Vives tensions entre CRS et manifestants
Aux alentours de 19h, sous des slogans de plus en plus intenses, la foule s’échauffe. La façade de l’Hôtel de ville est devenue rouge fumigène. Plusieurs pétards éclatent devant la façade et sur le parvis. Au milieu de la foule, une femme brandit un panneau : « Renversez la mairie ». Devant les barrières, le ton monte entre CRS et manifestants. Les barricades sont renversées, certaines jetées. La police charge et tente de disperser tout le monde en usant de gaz lacrymogène. Une fois, deux fois, trois fois…
Au milieu, Benjamin, qui n’est pas Marseillais, passe à vélo, sans savoir ce qu’il se passe. « Je n’étais pas au courant qu’il y avait forcément une responsabilité pour qui que ce soit. Je suis en train d’apprendre en discutant avec des gens. Il faut que les personnes (concernées) ne restent pas impunies et que ça ne soit pas toujours les mêmes qui trinquent ».
Alors que la plupart des restaurants ont fermé leur terrasse et que les pompiers arrivent sur place, une femme leur indique un homme blessé à la tête. Samir, un habitant du Panier, décide de se mettre en retrait. « La colère c’est aussi le nom de la manifestation mais c’est dommage. De montrer sa colère c’est une chose, mais on peut la montrer autrement, on n’est pas obligés de tout soulever et de s’énerver. Normalement les forces de police ne devraient même pas avoir à être là, on n’a pas besoin de ça ». Au micro, Kaouther, membre du collectif « 5 novembre : Noailles en colère », appelle au calme et rappelle le réel objectif de la manifestation : « que tous les Marseillais, d’origine ou d’adoption, soient traités dignement ». « On n’est pas venu casser, on n’a donné aucun mot d’ordre de casser. La violence n’est jamais venue de nous. La violence elle est structurelle, institutionnelle, elle vient de l’État, elle ne vient pas des citoyens, unis et solidaires. ». Une partie de la foule se disperse mais l’autre reste plantée devant l’Hôtel de ville.

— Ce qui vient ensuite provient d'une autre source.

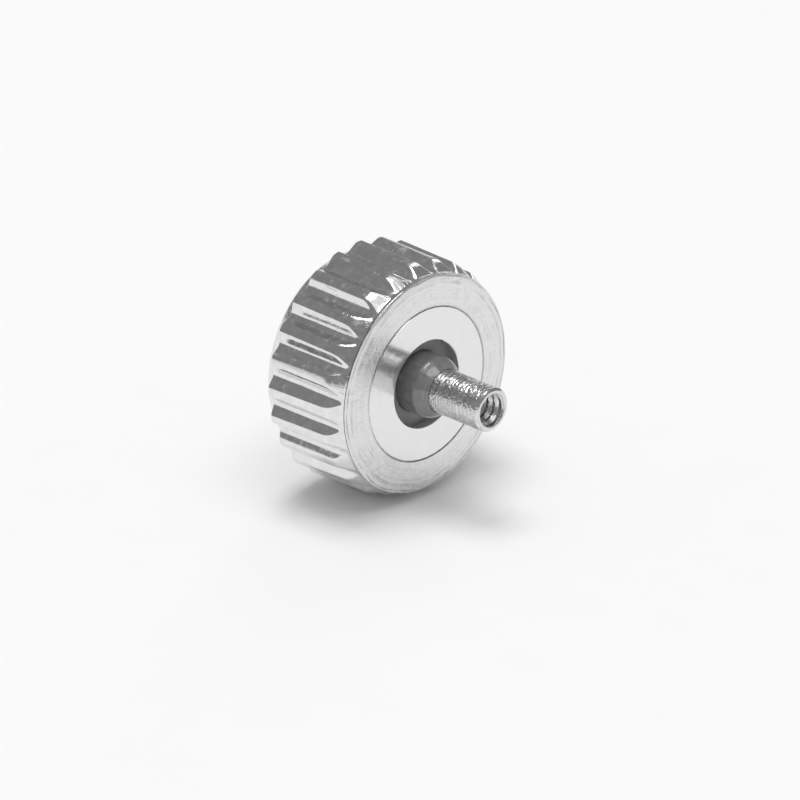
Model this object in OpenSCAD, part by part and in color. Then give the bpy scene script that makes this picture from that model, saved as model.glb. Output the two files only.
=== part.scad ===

« Il n’y a pas que Gaudin, il y a aussi les propriétaires »
En marge, rue Bonneterie, Danielle observe de loin avec sa fille, sa petite-fille et son chien, affublé lui aussi d’une pancarte « Noailles en colère ». Elle est désolée de la tournure que prend le rassemblement. La femme de 55 ans habite au 56 rue d’Aubagne et a vu l’effondrement du 63 et du 65, en face. Chez elle, les murs et le parquet sont fissurés. « Je ne suis plus en sécurité. En face c’est Bagdad, et à côté j’ai les bougies et les fleurs ». La Marseillaise dort aujourd’hui chez sa fille, et n’a pour l’instant pas été évacuée. « Je suis allée à la mairie, on m’a dit que je n’étais pas trop concernée et que d’autres passaient avant moi ». Elle dit aujourd’hui en être malade après avoir fait une crise de tachycardie et recherche un appartement. « Il n’y a pas que Gaudin, il y a aussi les propriétaires, ils sont aussi fautifs. Ils louent les appartements et ils s’en foutent ! ».
Les CRS parviennent à repousser les derniers manifestants vers la Canebière. Plusieurs sapins de Noël sont brûlés sur le Vieux-Port. Cinq personnes ont été interpellées selon la Préfecture de police. Un homme a peint la date du « 5.11.18 » en rouge en face de l’Hôtel de ville.